Sunday, May 1, 2011

475: Sierra Nevada/Abbey of New Clairvaux Ovila Abbey Dubbel

More in the way of the collaboration. This one couples Sierra Nevada with Abbey of New Clairvaux, although via the website for the beer, it looks more like 30th Anniversary Part II. But I digress—for the collaboration, all things are forgiven. And since we’re dealing with a project intended to rebuilt a Spanish monastery that was built in 1190 in Trillo, Spain, dismantled and moved to the United States by Randolph Hearst in the 1930s, and then abandoned until recently, the collabo seems like even more of a good thing—we’ll be looking for the Saison and the Quad that will follow the Dubbel. This is our first beer from Abbey of New Clairvaux (shocking, I know); from Sierra Nevada, we’ve tried Hoptimum 2011, 30th Anniversary Jack & Ken’s Black Barleywine, 30th Anniversary Our Brewers Reserve Grand Cru, Homegrown Estate Ale, 30th Anniversary Charlie, Fred, & Ken’s Imperial Helles Bock, Southern Hemisphere Harvest, Bigfoot, 30th Anniversary Fritz and Ken’s Ale, Kellerweis, Celebration, Torpedo Extra IPA, Anniversary Ale 2009 and Harvest Wet Hop Ale 2008. Or, like all of them.

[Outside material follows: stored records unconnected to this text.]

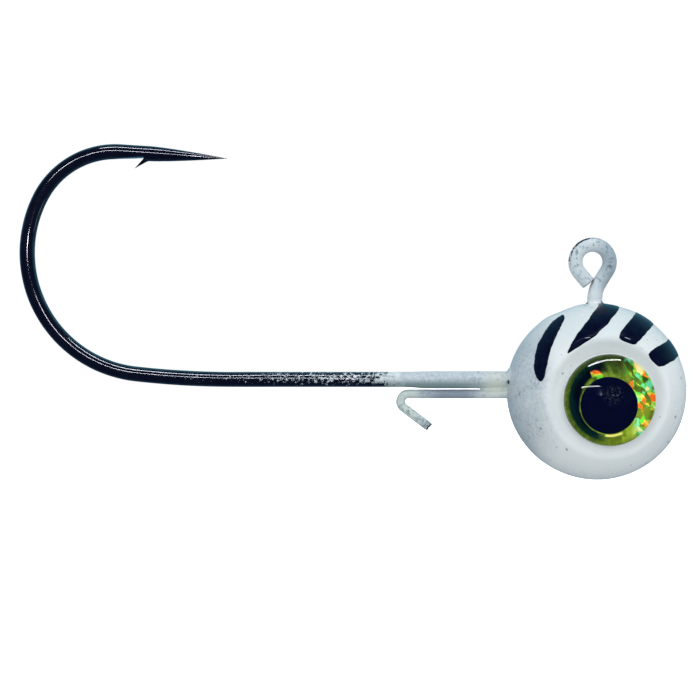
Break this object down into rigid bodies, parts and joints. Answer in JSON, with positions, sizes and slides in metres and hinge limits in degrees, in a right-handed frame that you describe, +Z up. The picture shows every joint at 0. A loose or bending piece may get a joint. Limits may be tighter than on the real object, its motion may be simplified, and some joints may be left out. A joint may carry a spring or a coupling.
{
  "type": "jig head",
  "caption": "Ball-head fishing jig: a jig hook with a painted lead ball, a wire bait keeper, a line eye on top and a domed eye on each side.",
  "frame": {"origin": "centre of the line eye's hole, where the line ties on", "axes": "+X along the shank towards the nose of the head, +Y along the axis of the line eye's hole, to the lure's left, +Z up, from the head to the line eye"},
  "size_m": [0.0458, 0.0118, 0.0231],
  "materials": {
    "black_nickel": "black nickel plating on spring steel, glossy, very dark blue-grey",
    "keeper_wire": "bare steel wire, seen only at its cut end",
    "lead": "cast lead, dull, hidden under the paint",
    "white_paint": "glossy white enamel, thin and speckled over the black wire at its edges",
    "black_paint": "glossy blue-black enamel, laid on by brush",
    "clear_glue": "clear glue, glossy",
    "eye_foil": "yellow-green holographic foil",
    "pupil_ink": "printed black ink",
    "clear_resin": "clear resin drop, polished"
  },
  "bodies": {
    "root": {"hook": "black_nickel", "bait_keeper": "keeper_wire", "lead_head": "lead", "white_coat": "white_paint", "stroke_rear_right": "black_paint", "stroke_rear_left": "black_paint", "stroke_crown": "black_paint", "stroke_brow": "black_paint", "stroke_nose": "black_paint", "eye_glue_right": "clear_glue", "eye_foil_right": "eye_foil", "eye_pupil_right": "pupil_ink", "eye_lens_right": "clear_resin", "eye_glue_left": "clear_glue", "eye_foil_left": "eye_foil", "eye_pupil_left": "pupil_ink", "eye_lens_left": "clear_resin"}
  },
  "joints": []
}
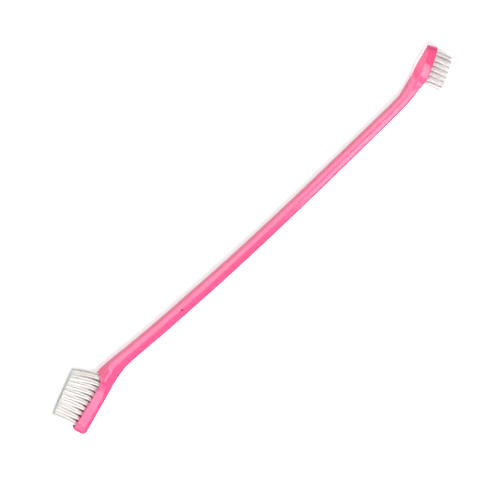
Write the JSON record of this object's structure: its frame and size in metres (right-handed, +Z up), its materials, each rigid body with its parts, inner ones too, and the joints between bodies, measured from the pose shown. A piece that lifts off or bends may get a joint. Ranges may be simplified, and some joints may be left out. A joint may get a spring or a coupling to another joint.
{
  "type": "pet toothbrush",
  "caption": "Double-ended pet toothbrush: octagonal moulded handle bent back at both ends, with a large and a small tufted head facing opposite ways.",
  "frame": {"origin": "bottom centre of the whole brush as it lies on its side", "axes": "+X along the handle from the large head to the small head, +Y the way the large head's bristles point, +Z up out of the surface it lies on"},
  "size_m": [0.2196, 0.0238, 0.0106],
  "materials": {
    "handle_plastic": "glossy pink moulded plastic, slightly translucent",
    "bristle_nylon": "fine white nylon filaments",
    "anchor_wire": "bright nickel-brass flat wire, seen only inside the holes"
  },
  "bodies": {
    "root": {"handle": "handle_plastic", "large_tuft_r01_a": "bristle_nylon", "large_tuft_r01_b": "bristle_nylon", "large_tuft_r01_c": "bristle_nylon", "large_tuft_r02_a": "bristle_nylon", "large_tuft_r02_b": "bristle_nylon", "large_tuft_r02_c": "bristle_nylon", "large_tuft_r03_a": "bristle_nylon", "large_tuft_r03_b": "bristle_nylon", "large_tuft_r03_c": "bristle_nylon", "large_tuft_r04_a": "bristle_nylon", "large_tuft_r04_b": "bristle_nylon", "large_tuft_r04_c": "bristle_nylon", "large_tuft_r05_a": "bristle_nylon", "large_tuft_r05_b": "bristle_nylon", "large_tuft_r05_c": "bristle_nylon", "large_tuft_r06_a": "bristle_nylon", "large_tuft_r06_b": "bristle_nylon", "large_tuft_r06_c": "bristle_nylon", "large_tuft_r07_a": "bristle_nylon", "large_tuft_r07_b": "bristle_nylon", "large_tuft_r07_c": "bristle_nylon", "large_tuft_r08_a": "bristle_nylon", "large_tuft_r08_b": "bristle_nylon", "large_tuft_r08_c": "bristle_nylon", "large_tuft_r09_a": "bristle_nylon", "large_tuft_r09_b": "bristle_nylon", "large_tuft_r09_c": "bristle_nylon", "large_tuft_r10_a": "bristle_nylon", "large_tuft_r10_b": "bristle_nylon", "small_tuft_r01_a": "bristle_nylon", "small_tuft_r01_b": "bristle_nylon", "small_tuft_r02_a": "bristle_nylon", "small_tuft_r02_b": "bristle_nylon", "small_tuft_r02_c": "bristle_nylon", "small_tuft_r03_a": "bristle_nylon", "small_tuft_r03_b": "bristle_nylon", "small_tuft_r03_c": "bristle_nylon", "small_tuft_r04_a": "bristle_nylon", "small_tuft_r04_b": "bristle_nylon", "small_tuft_r04_c": "bristle_nylon", "small_tuft_r05_a": "bristle_nylon", "small_tuft_r05_b": "bristle_nylon", "small_tuft_r05_c": "bristle_nylon", "small_tuft_r06_a": "bristle_nylon", "small_tuft_r06_b": "bristle_nylon", "small_tuft_r06_c": "bristle_nylon", "small_tuft_r07_a": "bristle_nylon", "small_tuft_r07_b": "bristle_nylon"}
  },
  "joints": []
}
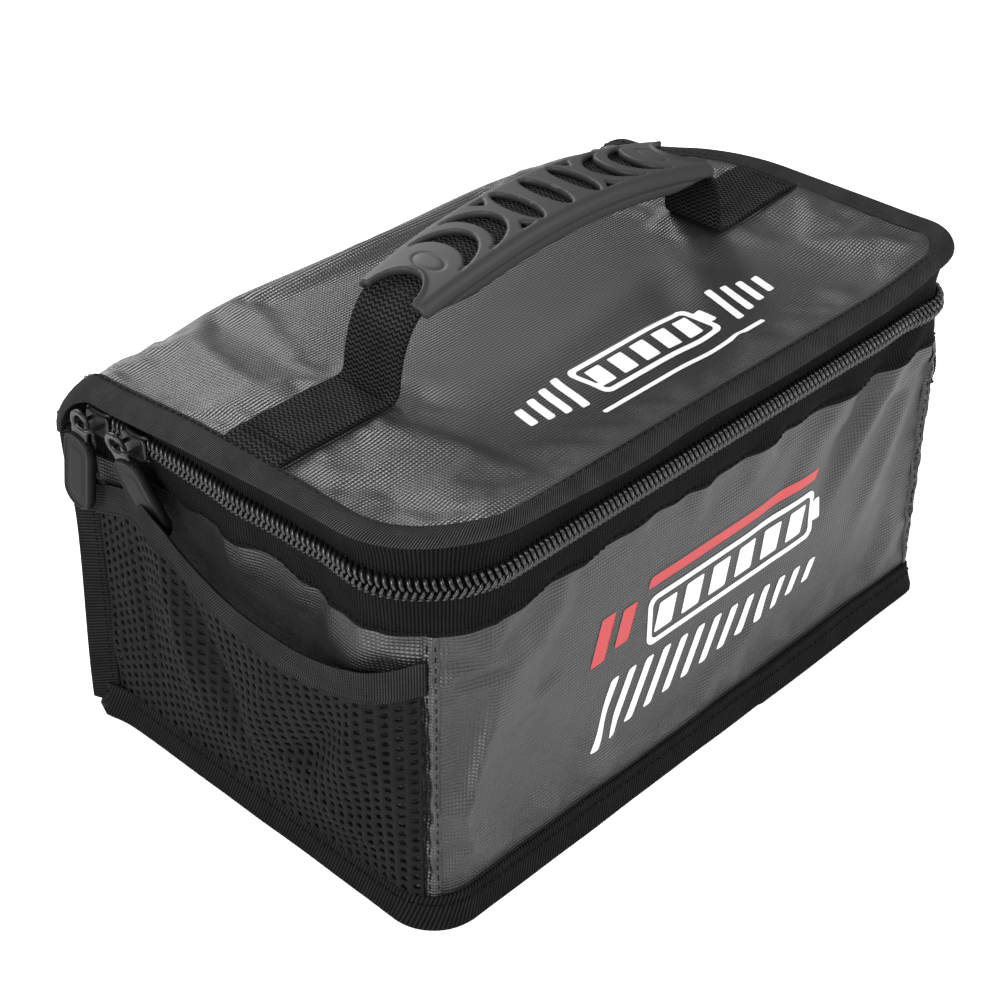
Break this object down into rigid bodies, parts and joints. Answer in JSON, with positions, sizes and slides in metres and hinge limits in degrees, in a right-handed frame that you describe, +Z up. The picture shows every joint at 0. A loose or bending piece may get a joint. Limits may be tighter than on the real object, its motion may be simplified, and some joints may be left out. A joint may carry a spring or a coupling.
{
  "type": "battery safe bag",
  "caption": "Padded box-shaped carry bag with a hinged zipped lid, a webbing carry handle with a moulded grip, zip sliders with rubber pulls, and mesh end pockets.",
  "frame": {"origin": "on the floor under the middle of the bag", "axes": "+X towards the right end, -Y out of the front wall, +Z up"},
  "size_m": [0.2836, 0.1742, 0.1875],
  "materials": {
    "coated_cloth": "grey coated cloth with a fine square weave and a soft shine",
    "felt_padding": "matt felt",
    "fibreglass_lining": "plain weave",
    "binding_tape": "matt ribbed tape",
    "zip_tape": "matt woven tape",
    "zip_coil": "satin",
    "pocket_mesh": "matt net",
    "pocket_elastic": "matt ribbed elastic",
    "webbing": "matt coarse webbing",
    "grip_rubber": "satin",
    "slider_metal": "black, satin",
    "pull_rubber": "satin"
  },
  "bodies": {
    "bag": {"bottom_panel": "coated_cloth", "bottom_binding": "binding_tape", "front_panel": "coated_cloth", "back_panel": "coated_cloth", "left_end_panel": "coated_cloth", "right_end_panel": "coated_cloth", "front_left_seam_strip": "coated_cloth", "front_right_seam_strip": "coated_cloth", "back_left_binding": "binding_tape", "back_right_binding": "binding_tape", "front_padding": "felt_padding", "back_padding": "felt_padding", "left_padding": "felt_padding", "right_padding": "felt_padding", "base_padding": "felt_padding", "front_lining": "fibreglass_lining", "back_lining": "fibreglass_lining", "left_lining": "fibreglass_lining", "right_lining": "fibreglass_lining", "base_lining": "fibreglass_lining", "zip_tape_lower": "zip_tape", "zip_coil_lower": "zip_coil", "left_pocket_mesh": "pocket_mesh", "right_pocket_mesh": "pocket_mesh", "left_pocket_elastic": "pocket_elastic", "right_pocket_elastic": "pocket_elastic"},
    "lid": {"lid_panel": "coated_cloth", "lid_padding": "felt_padding", "lid_lining": "fibreglass_lining", "lid_binding": "binding_tape", "zip_tape_upper": "zip_tape", "zip_coil_upper": "zip_coil", "webbing_left": "webbing", "webbing_right": "webbing"},
    "riser_left": {"handle_riser_left": "webbing"},
    "grip": {"grip": "grip_rubber", "grip_webbing": "webbing"},
    "riser_right": {"handle_riser_right": "webbing"},
    "slider_a": {"slider_a": "slider_metal", "slider_a_bail": "slider_metal"},
    "slider_b": {"slider_b": "slider_metal", "slider_b_bail": "slider_metal"},
    "pull_a": {"pull_a_eye": "slider_metal", "pull_a_rubber": "pull_rubber"},
    "pull_b": {"pull_b_eye": "slider_metal", "pull_b_rubber": "pull_rubber"}
  },
  "joints": [
    {"name": "lid_hinge", "type": "hinge", "parent": "bag", "child": "lid", "pos_m": [0, 0.0812, 0.141], "axis": [-1, 0, 0], "range_deg": [0, 180]},
    {"name": "handle_fold", "type": "hinge", "parent": "lid", "child": "riser_left", "pos_m": [-0.07, -0.0033, 0.149], "axis": [0, 1, 0], "range_deg": [0, 70]},
    {"name": "grip_level", "type": "hinge", "parent": "riser_left", "child": "grip", "pos_m": [-0.07, -0.0033, 0.1715], "axis": [0, 1, 0], "range_deg": [-70, 0]},
    {"name": "riser_right_fold", "type": "hinge", "parent": "lid", "child": "riser_right", "pos_m": [0.077, -0.0033, 0.149], "axis": [0, 1, 0], "range_deg": [0, 70]},
    {"name": "zip_slide_a", "type": "slide", "parent": "bag", "child": "slider_a", "axis": [0, -1, 0], "range_m": [0, 0.004]},
    {"name": "zip_slide_b", "type": "slide", "parent": "bag", "child": "slider_b", "axis": [0, -1, 0], "range_m": [0, 0.055]},
    {"name": "pull_a_swing", "type": "hinge", "parent": "slider_a", "child": "pull_a", "pos_m": [-0.136, 0.0685, 0.1295], "axis": [0, 1, 0], "range_deg": [0, 45]},
    {"name": "pull_b_swing", "type": "hinge", "parent": "slider_b", "child": "pull_b", "pos_m": [-0.136, 0.05, 0.1295], "axis": [0, 1, 0], "range_deg": [0, 4]}
  ],
  "couplings": [
    {"joint": "grip_level", "follows": "handle_fold", "ratio": -1},
    {"joint": "riser_right_fold", "follows": "handle_fold", "ratio": 1}
  ]
}
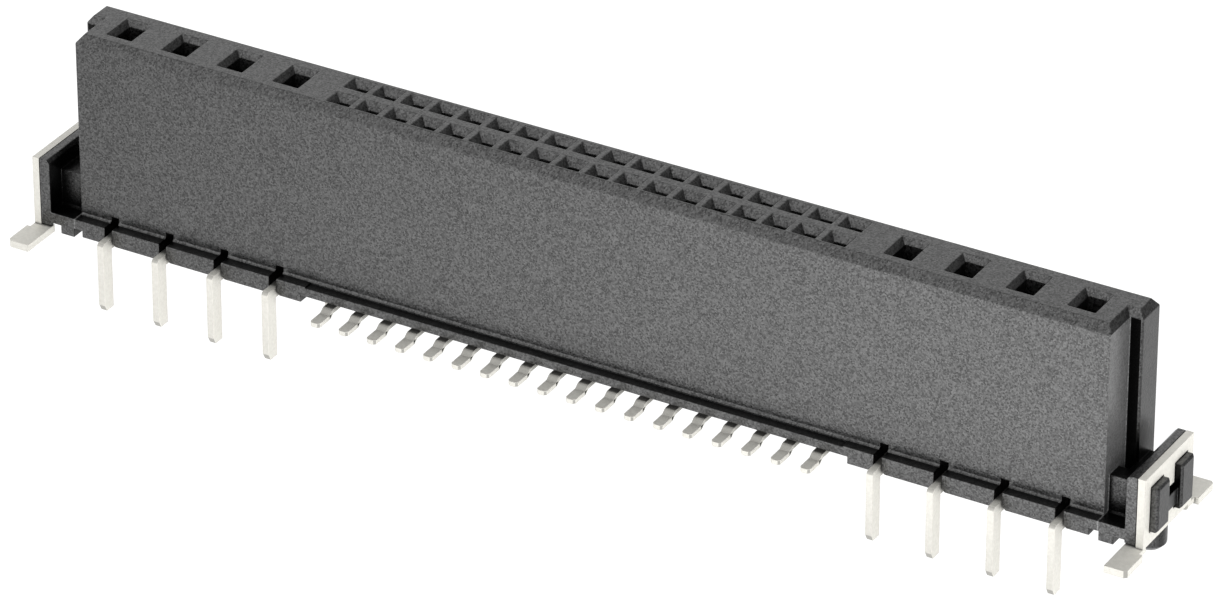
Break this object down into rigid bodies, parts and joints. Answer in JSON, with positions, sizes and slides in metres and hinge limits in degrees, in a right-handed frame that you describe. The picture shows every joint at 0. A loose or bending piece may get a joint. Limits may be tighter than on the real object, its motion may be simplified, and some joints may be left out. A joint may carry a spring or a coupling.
{
  "type": "board-mount receptacle strip",
  "caption": "Tall black female connector strip with funnel-shaped sockets, surface-mount feet, through-board tails, locating pegs and metal hold-down clips.",
  "frame": {"origin": "midway between the two socket rows at the middle of the strip, on the plane of the solder feet", "axes": "+X along the strip, +Y towards the rear side with the wider block, +Z out of the board towards the socket mouths"},
  "size_m": [0.0494, 0.0074, 0.0114],
  "materials": {
    "housing_plastic": "fine matte, slightly speckled",
    "contact_metal": "satin tin plating",
    "clip_metal": "satin tin plating"
  },
  "bodies": {
    "root": {"housing": "housing_plastic", "signal_contact_front_01": "contact_metal", "signal_contact_front_02": "contact_metal", "signal_contact_front_03": "contact_metal", "signal_contact_front_04": "contact_metal", "signal_contact_front_05": "contact_metal", "signal_contact_front_06": "contact_metal", "signal_contact_front_07": "contact_metal", "signal_contact_front_08": "contact_metal", "signal_contact_front_09": "contact_metal", "signal_contact_front_10": "contact_metal", "signal_contact_front_11": "contact_metal", "signal_contact_front_12": "contact_metal", "signal_contact_front_13": "contact_metal", "signal_contact_front_14": "contact_metal", "signal_contact_front_15": "contact_metal", "signal_contact_front_16": "contact_metal", "signal_contact_front_17": "contact_metal", "signal_contact_front_18": "contact_metal", "signal_contact_back_01": "contact_metal", "signal_contact_back_02": "contact_metal", "signal_contact_back_03": "contact_metal", "signal_contact_back_04": "contact_metal", "signal_contact_back_05": "contact_metal", "signal_contact_back_06": "contact_metal", "signal_contact_back_07": "contact_metal", "signal_contact_back_08": "contact_metal", "signal_contact_back_09": "contact_metal", "signal_contact_back_10": "contact_metal", "signal_contact_back_11": "contact_metal", "signal_contact_back_12": "contact_metal", "signal_contact_back_13": "contact_metal", "signal_contact_back_14": "contact_metal", "signal_contact_back_15": "contact_metal", "signal_contact_back_16": "contact_metal", "signal_contact_back_17": "contact_metal", "signal_contact_back_18": "contact_metal", "power_contact_1": "contact_metal", "power_contact_2": "contact_metal", "power_contact_3": "contact_metal", "power_contact_4": "contact_metal", "power_contact_5": "contact_metal", "power_contact_6": "contact_metal", "power_contact_7": "contact_metal", "power_contact_8": "contact_metal", "hold_down_left": "clip_metal", "hold_down_right": "clip_metal"}
  },
  "joints": []
}
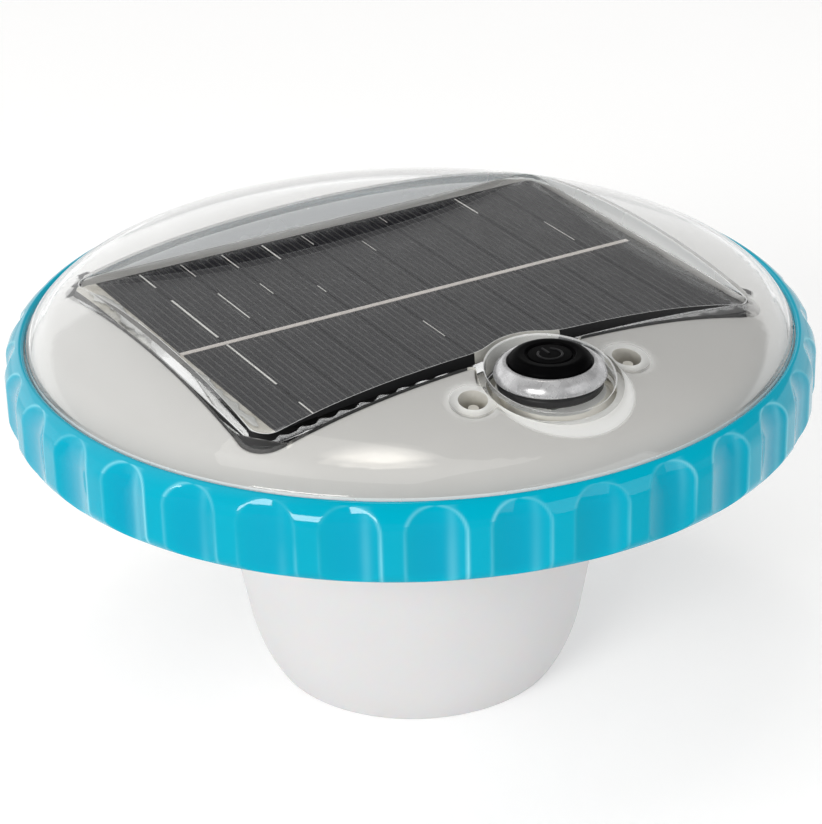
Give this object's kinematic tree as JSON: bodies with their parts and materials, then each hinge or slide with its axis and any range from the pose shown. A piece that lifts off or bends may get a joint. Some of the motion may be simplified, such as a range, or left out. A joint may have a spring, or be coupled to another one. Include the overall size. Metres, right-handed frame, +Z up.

Ovila Abbey Dubbel pours a hazy orange-ish copper with an off-white creamy head. Or, in other words, your classic dubbel—the only real difference is that this one is slightly cloudier than others we’ve tried. The nose is brown sugar and some dark fruit coupled with some perfume-y spiciness—which is what I believe the label refers to as black pepper, although I perceive it more as clove (which is also listed on the label). Or as Elli put it: “a little sugar, a little spice. You know, everything nice.” The aroma is a bit flat compared to some of the more famous dubbels, but it works well with the beer that it is. Flavors open with dried fruit and drier malt; the sweetness picks up in the middle and rounds out into fig fruitiness, although there is also apple and pear—there is a delicate component to this beer that leaves it lighter and more ephemeral than other dubbels. The finish is sweet but dry, in part from some of the alcohol flavor and warmth that slowly builds in the beer. The body is medium with a creamy and lightly spritzy mouthfeel—both help lighten and balance the beer, which, while it has substance, comes across as lighter compared to some of its Old World counterparts. Elli found that the lightness made it more drinkable, which I agree with, but it also limited some of the complexity that can be found in dubbels. This could, however, be a product of age—I’m willing to bet that in a year, the alcohol sharpness and warmth would recede and the fruit and malt complexity would reciprocally emerge, leaving a much more interesting beer in its wake. As is, however, Ovila is still an enjoyable beer that led to an interesting discussion of the style. And that is more than a hearty endorsement for any beer.

From the bottle: “A collaboration between Sierra Nevada Brewing Co. and the monks at the Abbey of New Clairvaux, Ovila Abbey Dubbel brings the centuries-old monastery brewing tradition to America. Ovila Abbey Dubbel features a complex and rich malty sweetness with hints of caramelized sugar. The aroma is a heady and layered mix of fruit and spice with hints of clove and black pepper from the unique Belgian-style yeast. A portion of the proceeds from this ale go toward the restoration of the historic Santa Maria de Óvila chapter house on the grounds of the Abbey of New Clairvaux. This medieval building stood for nearly eight centuries in Spain. William Randolph Hearst purchased the monastery in 1931 and planned to use the stones for a castle even grander than his famous San Simeon. Although Hearst’s plans crumbled, these historic stones will rise again in a California Cistercian abbey.”

From the website: “Ovila Abbey Dubbel is brewed in the abbey tradition, and perfect for the rebirth of spring. Clear and deep copper in color, this Abbey Dubbel has a complex and rich malty sweetness with hints of caramelized sugar. The aroma is a heady and layered mix of fruit and spice with hints of clove, raisin, and black pepper from the use of an abbey-style yeast.”